Nel complesso le perdite teoriche accumulate dai Comuni ammontano oggi a 8,45 milioni, cui aggiungere quelle (3,79 milioni) che spettano alle Province. Con una particolarità tutta pugliese, evidenziata dalla Corte dei Conti. Il saldo finanziario totale dei Comuni con le banche (soprattutto Unicredit e Mps, anche se qualcuno si è spinto fino in Inghilterra) per il momento è positivo per circa 5 milioni: significa che la gran parte degli enti locali non si è ancora resa conto del disastro cui sta andando incontro. 

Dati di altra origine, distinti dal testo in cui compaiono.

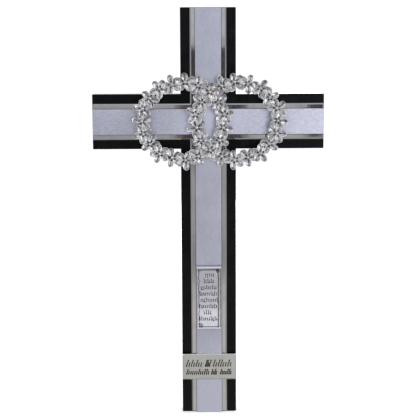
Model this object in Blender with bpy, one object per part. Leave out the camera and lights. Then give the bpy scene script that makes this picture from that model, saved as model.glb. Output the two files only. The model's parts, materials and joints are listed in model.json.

Sono 32, invece, i Comuni che hanno annunciato l'intenzione di chiudere i derivati nel corso del 2010, pagando il mark to market ed evitando così un aggravio del debito: ma non tutti lo hanno fatto. C'è chi tratta con le banche (come Lecce) per ottenere una rinegoziazione, e c'è chi (come Mesagne) si è affidato a un valutatore indipendente per «smontare» il contratto e capire se la controparte si è comportata correttamente. 

Decisamente più tranquilla la situazione in Basilicata, dove i Comuni con derivati sono appena 9 per 11 contratti stipulati e una perdita teorica che non raggiunge i 500mila euro. Cifre poco significative, ma a Venosa lo scorso anno hanno comunque deciso di uscirne e nel complesso ci hanno guadagnato. Anche loro sono tra i pochi fortunati.